What we can learn from that ollie

Most days in my New York City neighborhood, as I walk down the sidewalk under the ramparts of the George Washington Bridge, I stop for a while to watch the skateboarders practice their ollies. A group of kids from about 11 to 15, they hang out on a little-used strip of asphalt across from the bus station, working on their moves in a way that seems at once fluid, social, and intensely focused.

Even when they seem to be taking a break, not doing anything much, they’re actually watching each other closely. Sometimes they exchange a few words of critique or advice.

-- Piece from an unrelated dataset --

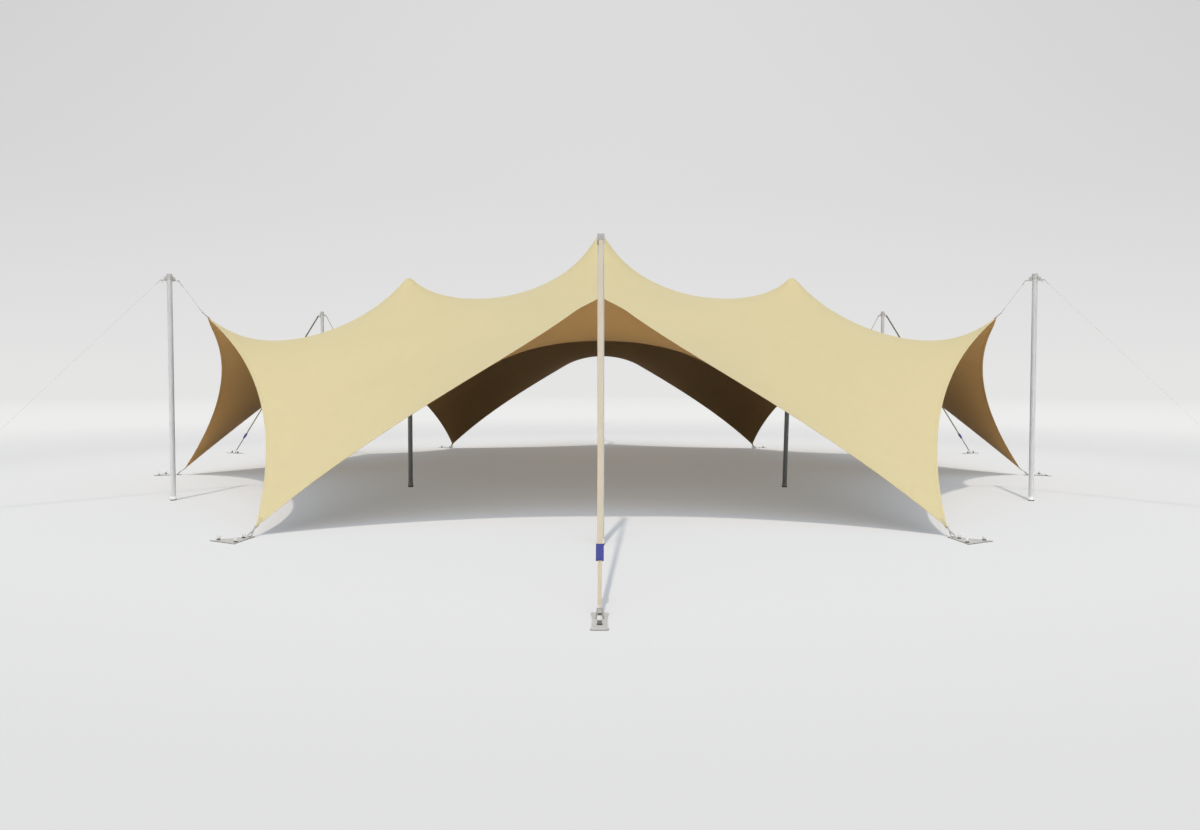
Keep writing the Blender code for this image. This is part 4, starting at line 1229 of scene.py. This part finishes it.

Then they’ll go back and try something new, again and again.

Like Dan Coyle in The Talent Code and many others, for the last couple of years we at What Kids Can Do have been digging into the cognitive research on what’s really going on beneath that bridge—and in other places where kids are getting really good at what they do.

The kind of practice that really moves us ahead – “deliberate practice” – requires explicit elements, I’ve learned — and those elements look a lot like what those young skateboarders are doing as they work at their ollies under the bridge:

• They see something excellent that they want to know and be able to do.

• They go after that thing at a challenge level that’s just right for them.

• They break the challenge into parts and rehearse each move in a focused, attentive way, at intervals, until it comes easily each time.

• Someone notices their mistakes and helps them adjust what they’re doing.

• They savor the small successes that come along — and then they look for the next challenge.

It’s what every good teacher wishes were happening in the classroom. But it takes time and persistence — the famous 10,000 hours we’ve read about in Malcolm Gladwell’s Outliers and other books drawing on that same research about achieving high performance.

And as our WKCD team documents the lives and learning of adolescents, it fascinates me how many of those 10,000 hours for kids happen “outside the lines.”

Kids spend about 5,000 hours in high school alone: six to seven hours a day, 185 days a year, for four years. Homework adds to that time, at least in theory. But when I ask kids where they experience “deliberate practice”—using the criteria we’ve spelled out above—they’re more often talking about skateboarding than about science class.

We’re going to use this space to explore with all of you who care about kids — teachers, parents, coaches, caregivers — what can bring that kind of practice into all the places where we interact with youth.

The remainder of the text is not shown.